The first of these factors is that the realities and perceptions of those who parent apart are still largely determined by the resilience of the sexual division of labour in Australia. Parenting currently takes place in a society which displays a great deal of ambivalence about who should bear the responsibility for the care of children. Some mothers and fathers are modifying the traditionally gendered model of parenting to varying degrees but family law should not overzealously apply the principal of gender neutrality. Family law may be an easy target for formal equality but it is not the appropriate place to begin democratic family reform. For 'shared parenting' and 'parental equality' to attain normative meaning and practices, such concepts must be reflected far beyond the realm of family law and separated parents.

It would seem that by and large, the concepts of 'shared parenting' and 'parental equality' which form the foundations of family law reform are taking on a pseudo-normative meaning premised on the somewhat arbitrary measures specified by the Child Support Scheme and the Commonwealth Family Tax Benefit. Thus for many parents, shared parental responsibility is measured in nights per fortnight or per year, according to the bureaucratic formulae. This superficial measure tells us nothing of the experiences of shared parenting nor how equally parental responsibilities are really carried out. A larger share of parental responsibility for mothers, or the perception of it at least, persists to a significant extent.

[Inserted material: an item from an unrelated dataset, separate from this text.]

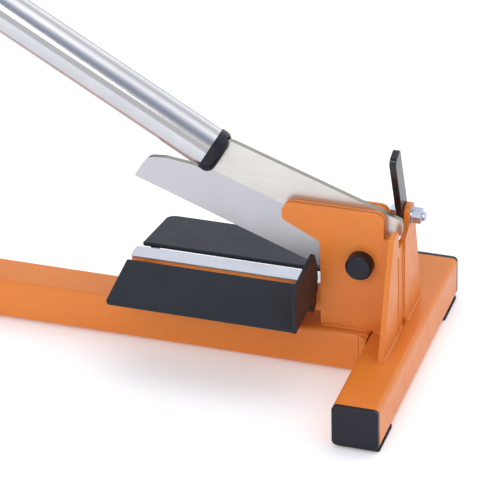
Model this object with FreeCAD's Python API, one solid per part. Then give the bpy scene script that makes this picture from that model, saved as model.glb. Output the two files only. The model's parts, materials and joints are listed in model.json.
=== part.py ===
import FreeCAD, Part
import math
import os

os.makedirs("parts", exist_ok=True)
V = FreeCAD.Vector

# Mitre guillotine, millimetres, +Z up.
# Drawn with its origin on the underside of the long base beam, straight below the blade pivot;
# every piece is then moved by SHIFT, so that the saved origin is the middle of the footprint, on the floor.
# +X runs along the beam from the table to the tower, -Y is the operator's side.
FOOT_T = 3.0           # rubber feet under the tubes
SHIFT = V(252.0, 0.0, FOOT_T)

# ---------------------------------------------------------------- dimensions
TUBE = 40.0            # square tube, outside
TUBE_WALL = 3.0
TUBE_R = 4.5           # outside corner radius
BEAM_X0 = -549.9       # free end of the long beam, without its cap
CROSS_X0 = 8.5         # near face of the cross beam
CROSS_W = 42.4         # width of the cross beam along x
CROSS_HALF = 131.0     # half length of the cross beam, without its caps
CAP_T = 5.0            # visible flange of a tube cap
CAP_PLUG = 14.0        # depth of a cap's plug inside the tube

PIVOT_Z = 110.0        # blade pivot above the floor, at x = 0
PIVOT_R = 6.0
PIVOT_CLEAR = 0.05

CHEEK_IN, CHEEK_OUT = 8.0, 11.0       # outer cheek plates, distance from the blade plane
GUIDE_IN, GUIDE_OUT = 2.7, 6.5        # inner guide plates
TOWER_TOP = 161.0

BLADE_T = 5.0
OPEN_ANGLE = 20.9      # blade edge to horizontal as stored
EDGE_DROP = 27.6       # blade edge line below the pivot

STRIP_TOP = 82.0
STRIP_T = 1.6
STRIP_Y0, STRIP_Y1 = -9.5, 8.0
STRIP_X0, STRIP_X1 = -218.0, -38.1

TILT = 9.5             # slope of the table leaves as stored
LEAF_T = 4.0
LEAF_X0 = -220.0
FRONT_AXIS = (-17.0, 64.0)            # y, z of the front leaf's hinge
REAR_AXIS = (17.0, 64.0)
FENCE_H = 45.0

HANDLE_R = 19.6
HANDLE_WALL = 1.8
HANDLE_LEN = 455.0
HANDLE_ANGLE = 30.5    # handle axis to horizontal as stored

LEVER_AXIS = (30.0, 142.0)            # y, z of the catch lever's bolt
LEVER_TILT = 20.1


# ------------------------------------------------------------------- helpers
def save(shape, name):
    shape = shape.copy()
    shape.translate(SHIFT)
    if not shape.isValid():
        print("INVALID", name)
    shape.exportStep("parts/%s.step" % name)
    bb = shape.BoundBox
    print("%-22s solids %d  x %.1f..%.1f  y %.1f..%.1f  z %.1f..%.1f  vol %.0f" % (
        name, len(shape.Solids), bb.XMin, bb.XMax, bb.YMin, bb.YMax, bb.ZMin, bb.ZMax, shape.Volume))


def rounded(points):
    """2-D outline with rounded corners: points are (a, b, radius)."""
    n = len(points)
    pieces = []
    ends = []
    for i in range(n):
        a, b, r = points[i]
        pa, pb, _ = points[i - 1]
        na, nb, _ = points[(i + 1) % n]
        if r <= 0:
            ends.append(((a, b), None, (a, b)))
            continue
        ua, ub = pa - a, pb - b
        wa, wb = na - a, nb - b
        lu, lw = math.hypot(ua, ub), math.hypot(wa, wb)
        ua, ub, wa, wb = ua / lu, ub / lu, wa / lw, wb / lw
        half = math.acos(max(-1.0, min(1.0, ua * wa + ub * wb))) / 2.0
        d = r / math.tan(half)
        h = r / math.sin(half)
        ba, bb = ua + wa, ub + wb
        lb = math.hypot(ba, bb)
        ca, cb = a + ba / lb * h, b + bb / lb * h
        ma, mb = a + ba / lb * (h - r), b + bb / lb * (h - r)
        ends.append(((a + ua * d, b + ub * d), (ma, mb), (a + wa * d, b + wb * d)))
    return ends


def prism(points, plane, lo, hi):
    """Extrude a rounded outline. plane 'xz' along Y, 'yz' along X, 'xy' along Z."""
    def p3(q):
        if plane == "xz":
            return V(q[0], lo, q[1])
        if plane == "yz":
            return V(lo, q[0], q[1])
        return V(q[0], q[1], lo)
    ends = rounded([(p + (0,))[:3] if len(p) == 2 else p for p in points])
    edges = []
    n = len(ends)
    for i in range(n):
        start, mid, stop = ends[i]
        if mid is not None:
            edges.append(Part.Arc(p3(start), p3(mid), p3(stop)).toShape())
        nxt = ends[(i + 1) % n][0]
        if math.hypot(nxt[0] - stop[0], nxt[1] - stop[1]) > 1e-6:
            edges.append(Part.LineSegment(p3(stop), p3(nxt)).toShape())
    face = Part.Face(Part.Wire(edges))
    d = {"xz": V(0, hi - lo, 0), "yz": V(hi - lo, 0, 0), "xy": V(0, 0, hi - lo)}[plane]
    return face.extrude(d)


def box(x0, x1, y0, y1, z0, z1):
    return Part.makeBox(x1 - x0, y1 - y0, z1 - z0, V(x0, y0, z0))


def cyl_y(r, y0, y1, x, z):
    return Part.makeCylinder(r, y1 - y0, V(x, y0, z), V(0, 1, 0))


def cyl_x(r, x0, x1, y, z):
    return Part.makeCylinder(r, x1 - x0, V(x0, y, z), V(1, 0, 0))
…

For example, of the parents in the shared care category in my study, where one might expect to find an equally shared division of parental responsibilities, just over half of the mothers expressed resentment and frustration at having to take on all or most of the mundane and organisational responsibilities of child rearing. None of the fathers in the shared care category expressed similar resentment.

Second, the above study demonstrates that post separation arrangements need to be based primarily on practicalities and matched perceptions rather than on idealistic aspirations which are not grounded in the realistic possibilities for each family. It is important that arrangements not only best reflect each parent's level of involvement and capabilities in everyday care for children but that those perceptions are not too divergent between parents. 'Idealistic' preferences on the other hand, need to be in tune with what is workable or reasonable in relation to each parent's investment in child rearing and current life circumstances. If they are not, then such preferences are more likely to stem from hurt or anger and a need for retributive justice. This latter dynamic brings me to the third most salient finding of my study.

That is, legal rules and guidelines seem to have little power over how well or how quickly people adjust emotionally to separation, although sadly, family law does seem to offer tools and strategies for the playing out of poor emotional adjustment. My analysis indicates that the co-parenting project is governed more significantly by spousal feelings towards each other than by any other factor. The co-parenting project is most successful when parents have resolved their emotions to the extent that they can move from a spousal relationship to a parental one or when parents are committed to separating spousal issues from parental ones. This takes time. Even in the more successful co-parenting stories, participants in my research relate the emotional trauma of the first year or so as an impediment to cooperative parenting. Other stories indicate that spousal detachment can take many years. Arrangements for children

are established or evolve in the context of their parents' capacity to resolve their own emotions and deal with each other's responses to the separation. Such evidence cannot and should not be ignored by policy makers. A heavy­handed legal response such as the one being proposed, is unlikely to serve the best interests of parents trying to emotionally resolve the separation and, by implication, such a response is also unlikely to serve children well.

Empirical evidence consistently demonstrates a significant variation among separated parents in the way that spousal detachment and emotional resolution occurs and in the emotional and social contexts in which arrangements for children evolve. Policy makers must take this variation seriously before implementing a one size fits all legal presumption of equal time. It would be unfortunate if the worthwhile principle of shared parenting metamorphosised into no more than a legal strategy to override diverse parental inclinations and their correlations with children's best interests.


[*] Anna Byas is Doctoral Student in legal studies at Flinders University of South Australia.

[1] While formal equality may offer equal opportunity, this does not translate into equality of outcome. Less than 4% of parents registered with the CSA have equal or close to equal care of their children. See Child Support Agency, 'Child Support Scheme Facts and Figures, 2002-03', (2003); Family court statistics indicate a reduction in 'joint residence'. See Family Court of Australia, 'Residence Order Outcomes - 1994-95 to 2000-01 ', <http://www.familycourt.gov.au/courtlhtmllresidence_orders.html> at 18 September 2003.

[2] Hugh McIsaac, 'California Joint Custody Retrospective' in Jay Folberg (ed) Joint Custody and Shared Parenting {1991) 262-74. The joint custody model advocating 50/50 shared residence between parents has been largely discredited and repealed in overseas jurisdictions such as California. In the case of California, joint custody was frequently imposed on litigating couples and seen as a solution to high levels of inter-parental conflict. The expectation was that parents would be forced to resolve their differences by both putting the children's needs first. This is in fact contradictory to findings such as those of Amato which suggest that the higher the level of conflict, the more likely it is that the effects of frequent contact with both parents on a child's wellbeing will be negated. Paul R. Amato, 'Contact With Non-Custodial Fathers and Children's Wellbeing', (1993) 36 Family Matters32.

[3] See Kate Funder, Remaking Families: Adaptation of Parents and Children to Divorce, (Australian Institute of Family Studies, Melbourne, 1996). This study found that the majority of parents and children ultimately adjust to divorce quite well and in such a variety of ways that there is 'no one golden rule' for post-divorce adjustment nor any one optimal family structure.

[4] Rhoades, Graycar and Harrison claim that there is a disproportionate number of submissions made to parliamentary inquiries into family law matters by disaffected fathers. Helen Rhoades, Reg Graycar, and Margaret Harrison, The Family Law Reform Act 1995: The First Three Years (University of Sydney and the Family Court of Australia, 2000).